-- PROMPT --
Extract all of the entries and set them down verbatim.

Begin AVAILABLE DATA

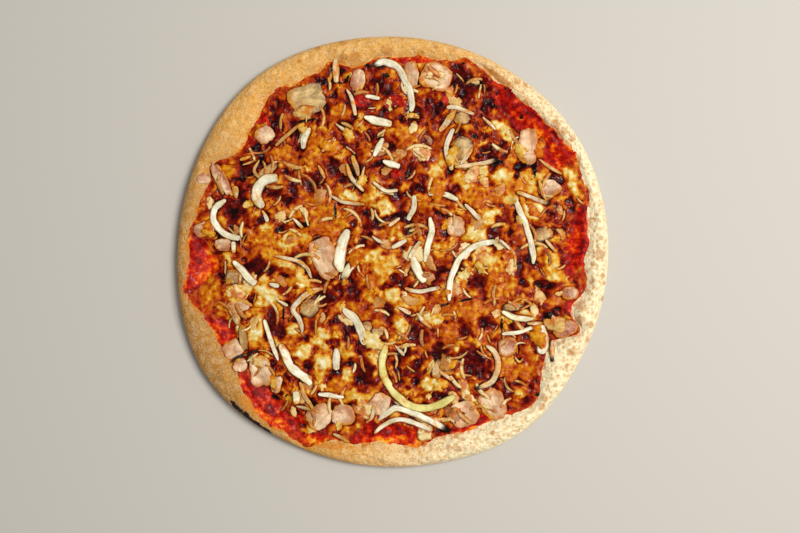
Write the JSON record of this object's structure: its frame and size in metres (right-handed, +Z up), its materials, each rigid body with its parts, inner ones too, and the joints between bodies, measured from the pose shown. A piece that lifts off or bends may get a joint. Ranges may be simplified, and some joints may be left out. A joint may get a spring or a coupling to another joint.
{
  "type": "pizza with onion, sliced ham and mushroom",
  "caption": "Round thin pizza with a raised browned rim, tomato sauce, melted cheese, onion strips, sliced ham and mushroom.",
  "frame": {"origin": "centre of the pizza's outline, on the flat underside", "axes": "+Z up through the toppings, +X to the right and +Y to the top of the picture"},
  "size_m": [0.317, 0.3162, 0.0169],
  "materials": {
    "crust": "baked dough, pale gold with brown blister spots and flour bloom, matt",
    "sauce": "cooked tomato sauce, deep red, moist",
    "cheese": "melted cheese, cream to orange brown, oily gloss",
    "onion": "roasted onion, white to cream, slightly moist",
    "ham": "sliced cooked ham and chicken, pink beige with browned edges",
    "mushroom": "sliced cooked mushroom, tan with a darker edge"
  },
  "bodies": {
    "root": {"crust": "crust", "tomato_sauce": "sauce", "melted_cheese": "cheese", "mushroom_north_west": "mushroom", "mushroom_east": "mushroom", "mushroom_golden": "mushroom", "mushroom_west": "mushroom", "mushroom_low_east": "mushroom", "ham_west_long": "ham", "ham_west": "ham", "ham_north_west": "ham", "ham_north_mauve": "ham", "ham_north_beige": "ham", "ham_north_shreds": "ham", "ham_north_east": "ham", "ham_folded": "ham", "ham_low_west": "ham", "ham_low_west_roll": "ham", "ham_south_west": "ham", "ham_south_round": "ham", "ham_south_east": "ham", "ham_low_east": "ham", "onion_hook": "onion", "onion_crescent": "onion", "onion_curl": "onion", "onion_west_taper": "onion", "onion_centre_wedge": "onion", "onion_pale_tail": "onion", "onion_bend": "onion", "onion_west_arc": "onion", "onion_low_west_thin": "onion", "onion_low_west_thick": "onion", "onion_broad": "onion", "onion_stub": "onion", "onion_lime_arc": "onion", "onion_south_upper": "onion", "onion_south_lower": "onion", "onion_north_bow": "onion", "onion_north_cream": "onion", "onion_north_bar": "onion", "onion_burnt_tip": "onion", "onion_middle_bar": "onion", "onion_middle_stroke": "onion", "onion_middle_long": "onion", "onion_thick_white": "onion", "onion_level_bar": "onion", "onion_long_arc": "onion", "onion_east_ring": "onion", "onion_east_bar": "onion", "onion_east_lower": "onion", "onion_fang": "onion", "onion_east_long": "onion", "onion_east_thin": "onion", "onion_north_chunk": "onion", "onion_north_slip": "onion", "onion_north_stub": "onion", "onion_spindle": "onion", "onion_south_bar": "onion", "onion_inner_petal": "onion"}
  },
  "joints": []
}
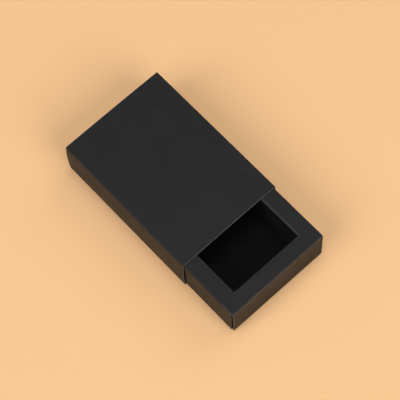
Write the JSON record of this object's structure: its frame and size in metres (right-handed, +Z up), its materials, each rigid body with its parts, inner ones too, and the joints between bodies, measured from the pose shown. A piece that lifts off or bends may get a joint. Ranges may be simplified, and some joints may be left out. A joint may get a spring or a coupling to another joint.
{
  "type": "sliding drawer gift box",
  "caption": "Open-ended folded card sleeve with a sliding card tray that has hollow rolled walls and wide flat rims around a rectangular well.",
  "frame": {"origin": "middle of the sleeve's footprint, on the surface that the box stands on", "axes": "+Z up, +Y towards the sleeve's back mouth and away from the drawn-out end of the tray, +X to the right when looking along +Y"},
  "size_m": [0.061, 0.1187, 0.025],
  "materials": {
    "sleeve_card": "black dyed-through card, uncoated and matt",
    "tray_card": "black dyed-through card, uncoated and matt",
    "dried_glue": "dried white glue, translucent and satin"
  },
  "bodies": {
    "sleeve": {"sleeve_top_panel": "sleeve_card", "sleeve_left_side": "sleeve_card", "sleeve_right_side": "sleeve_card", "sleeve_bottom_panel": "sleeve_card", "sleeve_glue_flap": "sleeve_card", "sleeve_seam_glue": "dried_glue"},
    "tray": {"tray_base": "tray_card", "tray_left_outer_wall": "tray_card", "tray_left_rim": "tray_card", "tray_left_inner_wall": "tray_card", "tray_left_foot": "tray_card", "tray_right_outer_wall": "tray_card", "tray_right_rim": "tray_card", "tray_right_inner_wall": "tray_card", "tray_right_foot": "tray_card", "tray_front_outer_wall": "tray_card", "tray_front_rim": "tray_card", "tray_front_inner_wall": "tray_card", "tray_front_foot": "tray_card", "tray_back_outer_wall": "tray_card", "tray_back_rim": "tray_card", "tray_back_inner_wall": "tray_card", "tray_back_foot": "tray_card", "tray_front_left_tab": "tray_card", "tray_front_right_tab": "tray_card", "tray_back_left_tab": "tray_card", "tray_back_right_tab": "tray_card", "tray_foot_glue": "dried_glue"}
  },
  "joints": [
    {"name": "tray_slide", "type": "slide", "parent": "sleeve", "child": "tray", "axis": [0, -1, 0], "range_m": [-0.12395, 0.05605]}
  ]
}
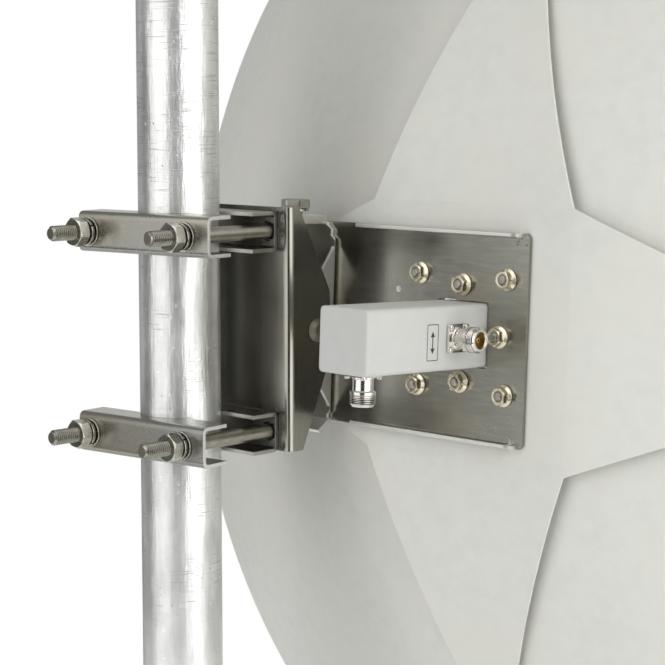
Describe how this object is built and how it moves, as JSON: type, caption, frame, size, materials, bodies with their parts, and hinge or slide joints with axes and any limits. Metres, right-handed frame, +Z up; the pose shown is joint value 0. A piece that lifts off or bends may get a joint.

End AVAILABLE DATA

-- IN RESPONSE --
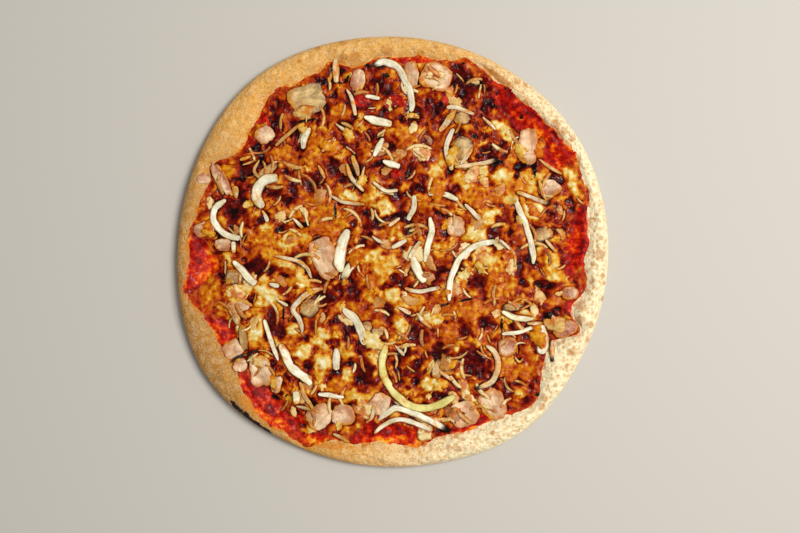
Write the JSON record of this object's structure: its frame and size in metres (right-handed, +Z up), its materials, each rigid body with its parts, inner ones too, and the joints between bodies, measured from the pose shown. A piece that lifts off or bends may get a joint. Ranges may be simplified, and some joints may be left out. A joint may get a spring or a coupling to another joint.
{
  "type": "pizza with onion, sliced ham and mushroom",
  "caption": "Round thin pizza with a raised browned rim, tomato sauce, melted cheese, onion strips, sliced ham and mushroom.",
  "frame": {"origin": "centre of the pizza's outline, on the flat underside", "axes": "+Z up through the toppings, +X to the right and +Y to the top of the picture"},
  "size_m": [0.317, 0.3162, 0.0169],
  "materials": {
    "crust": "baked dough, pale gold with brown blister spots and flour bloom, matt",
    "sauce": "cooked tomato sauce, deep red, moist",
    "cheese": "melted cheese, cream to orange brown, oily gloss",
    "onion": "roasted onion, white to cream, slightly moist",
    "ham": "sliced cooked ham and chicken, pink beige with browned edges",
    "mushroom": "sliced cooked mushroom, tan with a darker edge"
  },
  "bodies": {
    "root": {"crust": "crust", "tomato_sauce": "sauce", "melted_cheese": "cheese", "mushroom_north_west": "mushroom", "mushroom_east": "mushroom", "mushroom_golden": "mushroom", "mushroom_west": "mushroom", "mushroom_low_east": "mushroom", "ham_west_long": "ham", "ham_west": "ham", "ham_north_west": "ham", "ham_north_mauve": "ham", "ham_north_beige": "ham", "ham_north_shreds": "ham", "ham_north_east": "ham", "ham_folded": "ham", "ham_low_west": "ham", "ham_low_west_roll": "ham", "ham_south_west": "ham", "ham_south_round": "ham", "ham_south_east": "ham", "ham_low_east": "ham", "onion_hook": "onion", "onion_crescent": "onion", "onion_curl": "onion", "onion_west_taper": "onion", "onion_centre_wedge": "onion", "onion_pale_tail": "onion", "onion_bend": "onion", "onion_west_arc": "onion", "onion_low_west_thin": "onion", "onion_low_west_thick": "onion", "onion_broad": "onion", "onion_stub": "onion", "onion_lime_arc": "onion", "onion_south_upper": "onion", "onion_south_lower": "onion", "onion_north_bow": "onion", "onion_north_cream": "onion", "onion_north_bar": "onion", "onion_burnt_tip": "onion", "onion_middle_bar": "onion", "onion_middle_stroke": "onion", "onion_middle_long": "onion", "onion_thick_white": "onion", "onion_level_bar": "onion", "onion_long_arc": "onion", "onion_east_ring": "onion", "onion_east_bar": "onion", "onion_east_lower": "onion", "onion_fang": "onion", "onion_east_long": "onion", "onion_east_thin": "onion", "onion_north_chunk": "onion", "onion_north_slip": "onion", "onion_north_stub": "onion", "onion_spindle": "onion", "onion_south_bar": "onion", "onion_inner_petal": "onion"}
  },
  "joints": []
}
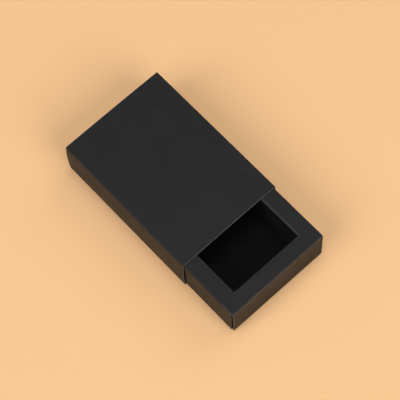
Write the JSON record of this object's structure: its frame and size in metres (right-handed, +Z up), its materials, each rigid body with its parts, inner ones too, and the joints between bodies, measured from the pose shown. A piece that lifts off or bends may get a joint. Ranges may be simplified, and some joints may be left out. A joint may get a spring or a coupling to another joint.
{
  "type": "sliding drawer gift box",
  "caption": "Open-ended folded card sleeve with a sliding card tray that has hollow rolled walls and wide flat rims around a rectangular well.",
  "frame": {"origin": "middle of the sleeve's footprint, on the surface that the box stands on", "axes": "+Z up, +Y towards the sleeve's back mouth and away from the drawn-out end of the tray, +X to the right when looking along +Y"},
  "size_m": [0.061, 0.1187, 0.025],
  "materials": {
    "sleeve_card": "black dyed-through card, uncoated and matt",
    "tray_card": "black dyed-through card, uncoated and matt",
    "dried_glue": "dried white glue, translucent and satin"
  },
  "bodies": {
    "sleeve": {"sleeve_top_panel": "sleeve_card", "sleeve_left_side": "sleeve_card", "sleeve_right_side": "sleeve_card", "sleeve_bottom_panel": "sleeve_card", "sleeve_glue_flap": "sleeve_card", "sleeve_seam_glue": "dried_glue"},
    "tray": {"tray_base": "tray_card", "tray_left_outer_wall": "tray_card", "tray_left_rim": "tray_card", "tray_left_inner_wall": "tray_card", "tray_left_foot": "tray_card", "tray_right_outer_wall": "tray_card", "tray_right_rim": "tray_card", "tray_right_inner_wall": "tray_card", "tray_right_foot": "tray_card", "tray_front_outer_wall": "tray_card", "tray_front_rim": "tray_card", "tray_front_inner_wall": "tray_card", "tray_front_foot": "tray_card", "tray_back_outer_wall": "tray_card", "tray_back_rim": "tray_card", "tray_back_inner_wall": "tray_card", "tray_back_foot": "tray_card", "tray_front_left_tab": "tray_card", "tray_front_right_tab": "tray_card", "tray_back_left_tab": "tray_card", "tray_back_right_tab": "tray_card", "tray_foot_glue": "dried_glue"}
  },
  "joints": [
    {"name": "tray_slide", "type": "slide", "parent": "sleeve", "child": "tray", "axis": [0, -1, 0], "range_m": [-0.12395, 0.05605]}
  ]
}
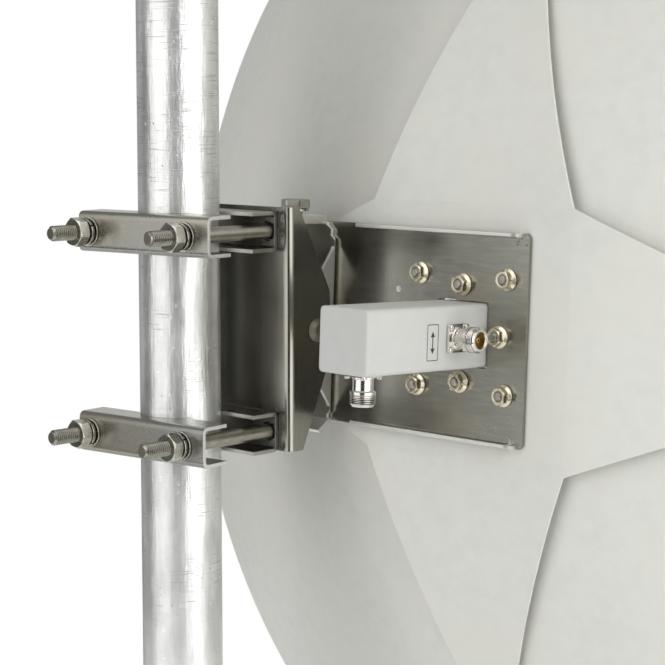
Describe how this object is built and how it moves, as JSON: type, caption, frame, size, materials, bodies with their parts, and hinge or slide joints with axes and any limits. Metres, right-handed frame, +Z up; the pose shown is joint value 0. A piece that lifts off or bends may get a joint.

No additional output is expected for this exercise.